Awesome

ADOPT: Modified Adam Can Converge with Any $β_2$ with the Optimal Rate

Official Implementation of "ADOPT: Modified Adam Can Converge with Any β<sub>2</sub> with the Optimal Rate", which is presented at NeurIPS 2024.

Update on Nov 22, 2024

Based on feedbacks from some practitioners, we have updated the implementation to improve the stability of our ADOPT algorithm. In the original version, ADOPT sometimes gets unstable especially in the early stage of training. This seems to be because the near-zero division by the second memont estimate occurs when some elements of the parameter gradient are near zero at initialization. For example, when some parameters (e.g., the last layer of a neural net) are initialized with zero, which is often-used technique in deep learing, a near-zero gradient is observed at the first parameter update. To avoid such near-zero divisions, we have decided to add a clipping operation in the momentum update.

clipped_adopt

Even when clipping is applied, the convergence guarantee in theory is maintained by properly scheduling the clipping value (see the updated arXiv paper). In our implementation, the clipping value is controlled by the argument clip_lambda, which is a callable function that determines the schedule of the clipping value depending on the number of gradient steps. By default, the clipping value is set to step**0.25, which aligns with the theory to ensure the convergence. We observe that the clipped ADOPT works much more stably than the original one, so we recommend to use it over the unclipped version. If you want to reproduce the behaivior of the original version, you should set clip_lambda = None.

Requirements

ADOPT requires PyTorch 2.5.0 or later.

Installation

pip install torch-adopt

Usage

You can use ADOPT just like any other PyTorch optimizers by importing the ADOPT class.

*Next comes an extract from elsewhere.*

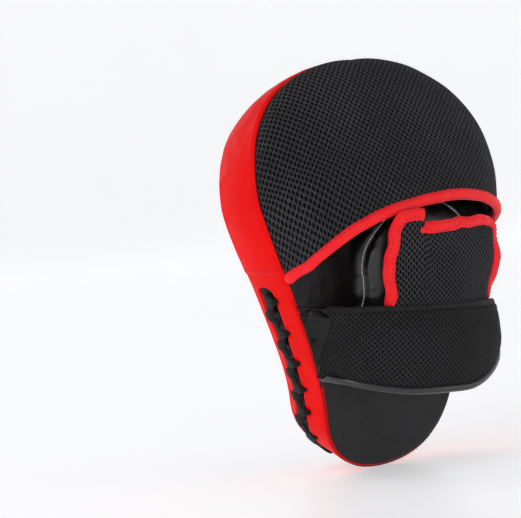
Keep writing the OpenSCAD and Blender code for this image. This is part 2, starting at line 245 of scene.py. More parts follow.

When you replace the Adam optimizer to our ADOPT, you should just replace the optimizer as follows:

from adopt import ADOPT
# optimizer = Adam(model.parameters(), lr=1e-3)
optimizer = ADOPT(model.parameters(), lr=1e-3)

When you are using AdamW as a default optimizer, you should set decouple=True for our ADOPT:

# optimizer = AdamW(model.parameters(), lr=1e-3)
optimizer = ADOPT(model.parameters(), lr=1e-3, decouple=True)

Citation

If you use ADOPT in your research, please cite the paper.

@inproceedings{taniguchi2024adopt,
 author={Taniguchi, Shohei and Harada, Keno and Minegishi, Gouki and Oshima, Yuta and Jeong, Seong Cheol and Nagahara, Go and Iiyama, Tomoshi and Suzuki, Masahiro and Iwasawa, Yusuke and Matsuo, Yutaka},
 booktitle = {Advances in Neural Information Processing Systems},
 title = {ADOPT: Modified Adam Can Converge with Any β2 with the Optimal Rate},
 year = {2024}
}

License

Apache 2.0